→ What is asked
Both the line containing "placed() side_cover();" and the line containing "before = set(bpy.data.objects)" are to be reproduced exactly, along with every line between them, and nothing more.

→ Data
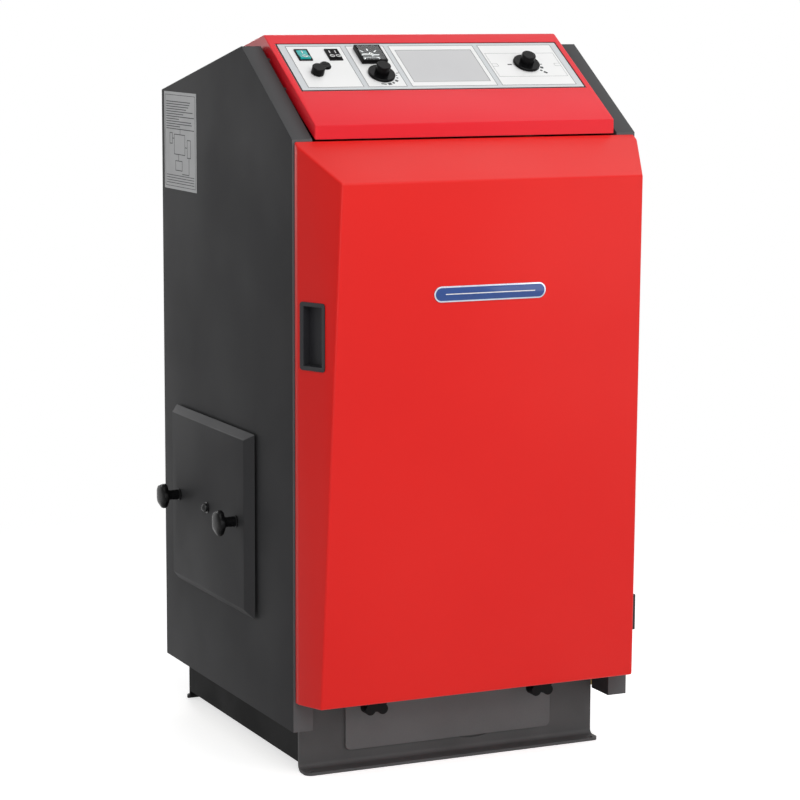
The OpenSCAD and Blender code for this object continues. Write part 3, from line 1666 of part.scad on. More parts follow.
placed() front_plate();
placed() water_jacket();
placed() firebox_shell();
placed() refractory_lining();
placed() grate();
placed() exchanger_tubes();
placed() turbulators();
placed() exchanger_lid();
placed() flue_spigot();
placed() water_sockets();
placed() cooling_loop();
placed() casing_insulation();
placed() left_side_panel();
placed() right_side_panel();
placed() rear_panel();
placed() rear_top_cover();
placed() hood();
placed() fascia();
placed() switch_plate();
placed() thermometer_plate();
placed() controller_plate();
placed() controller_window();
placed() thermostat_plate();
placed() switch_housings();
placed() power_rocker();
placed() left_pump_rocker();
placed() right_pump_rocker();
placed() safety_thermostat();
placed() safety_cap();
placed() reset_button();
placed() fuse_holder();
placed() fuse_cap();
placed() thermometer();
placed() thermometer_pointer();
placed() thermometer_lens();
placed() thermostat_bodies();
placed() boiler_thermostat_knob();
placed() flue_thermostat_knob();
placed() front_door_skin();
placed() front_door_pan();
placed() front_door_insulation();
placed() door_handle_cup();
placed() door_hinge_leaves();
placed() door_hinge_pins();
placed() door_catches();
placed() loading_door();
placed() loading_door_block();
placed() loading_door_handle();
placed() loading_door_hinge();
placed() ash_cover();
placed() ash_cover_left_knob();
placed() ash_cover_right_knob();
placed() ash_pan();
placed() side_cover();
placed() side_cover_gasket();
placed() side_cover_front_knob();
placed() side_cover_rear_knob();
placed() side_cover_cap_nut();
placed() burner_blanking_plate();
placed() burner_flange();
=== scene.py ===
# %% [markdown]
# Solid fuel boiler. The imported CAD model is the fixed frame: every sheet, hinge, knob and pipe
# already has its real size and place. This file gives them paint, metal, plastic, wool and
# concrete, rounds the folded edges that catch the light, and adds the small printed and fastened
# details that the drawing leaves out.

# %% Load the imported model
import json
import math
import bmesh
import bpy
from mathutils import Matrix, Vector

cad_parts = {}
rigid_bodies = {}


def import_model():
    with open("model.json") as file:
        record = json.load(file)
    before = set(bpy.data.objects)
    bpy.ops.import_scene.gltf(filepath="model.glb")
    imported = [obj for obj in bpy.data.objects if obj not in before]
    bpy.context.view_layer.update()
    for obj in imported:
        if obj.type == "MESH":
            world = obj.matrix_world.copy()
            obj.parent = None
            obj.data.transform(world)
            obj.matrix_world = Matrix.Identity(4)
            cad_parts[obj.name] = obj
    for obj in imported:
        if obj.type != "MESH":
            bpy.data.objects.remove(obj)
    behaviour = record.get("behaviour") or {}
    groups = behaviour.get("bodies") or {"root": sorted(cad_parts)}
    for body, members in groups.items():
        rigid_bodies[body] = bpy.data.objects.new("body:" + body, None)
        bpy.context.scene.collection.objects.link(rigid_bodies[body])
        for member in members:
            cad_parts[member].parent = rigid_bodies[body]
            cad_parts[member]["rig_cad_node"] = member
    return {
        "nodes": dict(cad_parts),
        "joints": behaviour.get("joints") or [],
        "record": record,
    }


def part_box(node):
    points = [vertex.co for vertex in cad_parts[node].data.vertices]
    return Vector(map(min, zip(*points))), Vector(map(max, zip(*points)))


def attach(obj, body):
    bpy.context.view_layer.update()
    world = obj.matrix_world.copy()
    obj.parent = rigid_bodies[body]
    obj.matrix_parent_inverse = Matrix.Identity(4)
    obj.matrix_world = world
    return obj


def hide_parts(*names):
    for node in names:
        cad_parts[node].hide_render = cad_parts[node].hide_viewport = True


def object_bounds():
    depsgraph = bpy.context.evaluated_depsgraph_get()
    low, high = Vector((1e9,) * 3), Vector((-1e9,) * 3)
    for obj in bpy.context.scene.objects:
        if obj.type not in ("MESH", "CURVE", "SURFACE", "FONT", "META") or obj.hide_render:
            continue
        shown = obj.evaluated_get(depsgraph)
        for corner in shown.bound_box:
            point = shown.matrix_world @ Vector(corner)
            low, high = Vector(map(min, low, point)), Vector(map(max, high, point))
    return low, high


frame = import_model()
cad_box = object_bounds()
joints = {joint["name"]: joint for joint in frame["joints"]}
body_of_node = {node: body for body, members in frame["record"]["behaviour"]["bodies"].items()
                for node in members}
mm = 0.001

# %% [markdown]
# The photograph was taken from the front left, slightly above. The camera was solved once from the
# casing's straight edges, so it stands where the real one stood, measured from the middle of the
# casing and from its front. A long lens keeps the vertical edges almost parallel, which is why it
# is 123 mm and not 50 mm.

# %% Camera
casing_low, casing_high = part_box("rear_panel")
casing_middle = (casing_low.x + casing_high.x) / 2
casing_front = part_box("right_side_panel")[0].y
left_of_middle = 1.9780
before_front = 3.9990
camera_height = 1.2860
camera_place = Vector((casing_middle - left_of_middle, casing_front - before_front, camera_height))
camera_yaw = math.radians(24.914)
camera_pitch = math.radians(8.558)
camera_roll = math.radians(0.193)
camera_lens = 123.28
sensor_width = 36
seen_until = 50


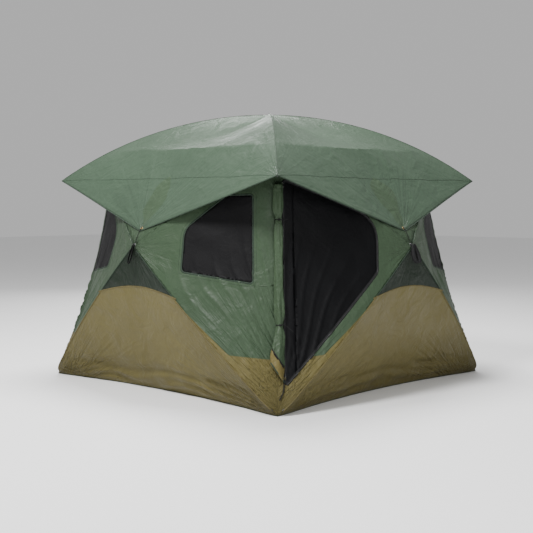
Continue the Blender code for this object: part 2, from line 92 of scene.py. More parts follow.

→ Worked answer
placed() side_cover();
placed() side_cover_gasket();
placed() side_cover_front_knob();
placed() side_cover_rear_knob();
placed() side_cover_cap_nut();
placed() burner_blanking_plate();
placed() burner_flange();
=== scene.py ===
# %% [markdown]
# Solid fuel boiler. The imported CAD model is the fixed frame: every sheet, hinge, knob and pipe
# already has its real size and place. This file gives them paint, metal, plastic, wool and
# concrete, rounds the folded edges that catch the light, and adds the small printed and fastened
# details that the drawing leaves out.

# %% Load the imported model
import json
import math
import bmesh
import bpy
from mathutils import Matrix, Vector

cad_parts = {}
rigid_bodies = {}


def import_model():
    with open("model.json") as file:
        record = json.load(file)
    before = set(bpy.data.objects)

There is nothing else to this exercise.